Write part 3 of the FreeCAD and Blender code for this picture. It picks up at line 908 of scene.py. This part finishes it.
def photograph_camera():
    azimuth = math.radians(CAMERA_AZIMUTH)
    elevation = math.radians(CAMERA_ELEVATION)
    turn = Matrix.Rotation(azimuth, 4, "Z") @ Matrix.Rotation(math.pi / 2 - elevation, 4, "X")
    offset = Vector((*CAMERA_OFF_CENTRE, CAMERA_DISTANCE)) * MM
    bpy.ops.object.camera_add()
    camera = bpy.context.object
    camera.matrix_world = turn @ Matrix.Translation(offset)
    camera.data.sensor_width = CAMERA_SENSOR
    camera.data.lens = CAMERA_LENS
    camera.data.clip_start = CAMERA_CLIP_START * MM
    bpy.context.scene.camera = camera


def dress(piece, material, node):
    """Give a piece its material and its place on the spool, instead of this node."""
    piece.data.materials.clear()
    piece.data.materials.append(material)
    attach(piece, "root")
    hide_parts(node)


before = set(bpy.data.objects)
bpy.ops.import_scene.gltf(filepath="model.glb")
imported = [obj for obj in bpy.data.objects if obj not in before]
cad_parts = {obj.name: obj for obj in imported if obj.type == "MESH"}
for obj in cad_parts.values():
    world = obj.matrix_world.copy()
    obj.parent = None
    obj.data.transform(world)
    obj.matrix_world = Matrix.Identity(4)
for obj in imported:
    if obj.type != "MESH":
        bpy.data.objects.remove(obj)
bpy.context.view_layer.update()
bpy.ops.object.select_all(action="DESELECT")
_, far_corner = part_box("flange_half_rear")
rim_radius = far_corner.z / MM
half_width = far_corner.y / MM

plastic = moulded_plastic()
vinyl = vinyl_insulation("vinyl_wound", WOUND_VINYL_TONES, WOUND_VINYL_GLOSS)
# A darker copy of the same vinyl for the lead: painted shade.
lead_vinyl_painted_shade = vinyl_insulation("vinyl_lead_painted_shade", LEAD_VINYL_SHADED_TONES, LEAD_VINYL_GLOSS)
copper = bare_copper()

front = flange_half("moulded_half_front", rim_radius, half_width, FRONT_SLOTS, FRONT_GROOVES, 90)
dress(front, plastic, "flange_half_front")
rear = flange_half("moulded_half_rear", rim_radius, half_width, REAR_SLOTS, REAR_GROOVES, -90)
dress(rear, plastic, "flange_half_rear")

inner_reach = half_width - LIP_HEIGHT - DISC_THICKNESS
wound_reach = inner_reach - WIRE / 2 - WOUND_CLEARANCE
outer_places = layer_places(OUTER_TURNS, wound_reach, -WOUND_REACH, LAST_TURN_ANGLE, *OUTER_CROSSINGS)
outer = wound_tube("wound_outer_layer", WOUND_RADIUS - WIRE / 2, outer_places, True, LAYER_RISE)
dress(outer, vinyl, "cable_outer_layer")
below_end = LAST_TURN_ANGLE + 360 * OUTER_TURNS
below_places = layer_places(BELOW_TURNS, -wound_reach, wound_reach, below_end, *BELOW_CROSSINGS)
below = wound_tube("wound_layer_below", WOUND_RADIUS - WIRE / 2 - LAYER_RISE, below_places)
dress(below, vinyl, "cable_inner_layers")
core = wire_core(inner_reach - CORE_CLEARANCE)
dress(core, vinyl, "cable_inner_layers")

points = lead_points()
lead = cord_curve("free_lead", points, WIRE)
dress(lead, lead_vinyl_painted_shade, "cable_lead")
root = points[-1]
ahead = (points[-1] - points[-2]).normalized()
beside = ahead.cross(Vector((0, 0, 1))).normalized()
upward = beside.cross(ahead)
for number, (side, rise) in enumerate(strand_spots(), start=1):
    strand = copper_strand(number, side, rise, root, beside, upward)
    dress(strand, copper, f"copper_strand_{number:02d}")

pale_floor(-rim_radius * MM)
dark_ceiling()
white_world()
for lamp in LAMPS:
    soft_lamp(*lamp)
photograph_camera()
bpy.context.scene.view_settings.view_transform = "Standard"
==
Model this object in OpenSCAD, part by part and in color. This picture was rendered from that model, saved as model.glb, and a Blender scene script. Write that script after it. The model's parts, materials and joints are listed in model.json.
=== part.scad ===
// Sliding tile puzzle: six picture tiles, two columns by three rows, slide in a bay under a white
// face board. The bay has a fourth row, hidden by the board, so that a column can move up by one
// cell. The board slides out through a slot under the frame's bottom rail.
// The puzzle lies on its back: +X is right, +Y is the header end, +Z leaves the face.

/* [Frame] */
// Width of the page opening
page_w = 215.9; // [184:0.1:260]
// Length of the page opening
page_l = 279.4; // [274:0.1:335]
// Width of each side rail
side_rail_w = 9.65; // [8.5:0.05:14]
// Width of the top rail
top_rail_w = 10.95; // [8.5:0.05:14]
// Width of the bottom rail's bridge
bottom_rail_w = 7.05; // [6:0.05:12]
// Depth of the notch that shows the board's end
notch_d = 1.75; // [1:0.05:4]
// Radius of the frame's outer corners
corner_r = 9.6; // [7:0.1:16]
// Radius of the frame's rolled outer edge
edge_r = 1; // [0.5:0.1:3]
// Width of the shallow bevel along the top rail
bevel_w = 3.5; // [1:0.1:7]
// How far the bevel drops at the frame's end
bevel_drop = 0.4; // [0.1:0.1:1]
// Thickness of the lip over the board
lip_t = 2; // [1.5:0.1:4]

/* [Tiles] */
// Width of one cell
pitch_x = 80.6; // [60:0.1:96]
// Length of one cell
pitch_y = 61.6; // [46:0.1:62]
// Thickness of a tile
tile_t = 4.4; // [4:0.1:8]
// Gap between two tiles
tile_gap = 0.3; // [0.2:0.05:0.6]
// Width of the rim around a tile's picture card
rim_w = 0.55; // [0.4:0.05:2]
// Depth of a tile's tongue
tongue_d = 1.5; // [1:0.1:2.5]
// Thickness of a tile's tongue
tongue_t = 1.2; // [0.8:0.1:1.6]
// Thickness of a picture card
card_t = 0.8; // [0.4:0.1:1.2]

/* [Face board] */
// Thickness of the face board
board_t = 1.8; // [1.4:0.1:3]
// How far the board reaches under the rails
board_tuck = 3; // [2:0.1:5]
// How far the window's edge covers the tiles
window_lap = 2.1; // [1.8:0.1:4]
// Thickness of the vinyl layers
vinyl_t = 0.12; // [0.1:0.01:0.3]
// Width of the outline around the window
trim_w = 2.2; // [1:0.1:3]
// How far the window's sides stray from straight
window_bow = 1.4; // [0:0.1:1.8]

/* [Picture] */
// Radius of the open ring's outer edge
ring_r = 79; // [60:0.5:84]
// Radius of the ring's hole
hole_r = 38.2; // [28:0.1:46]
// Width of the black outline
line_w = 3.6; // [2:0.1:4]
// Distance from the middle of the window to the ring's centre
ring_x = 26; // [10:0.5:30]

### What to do
Only the lines from the one containing "obj.matrix_world = Matrix.Identity(4)" through the one containing "half_width = far_corner.y / MM" are to be reproduced, exactly as they appear.

### Reply to the task
    obj.matrix_world = Matrix.Identity(4)
for obj in imported:
    if obj.type != "MESH":
        bpy.data.objects.remove(obj)
bpy.context.view_layer.update()
bpy.ops.object.select_all(action="DESELECT")
_, far_corner = part_box("flange_half_rear")
rim_radius = far_corner.z / MM
half_width = far_corner.y / MM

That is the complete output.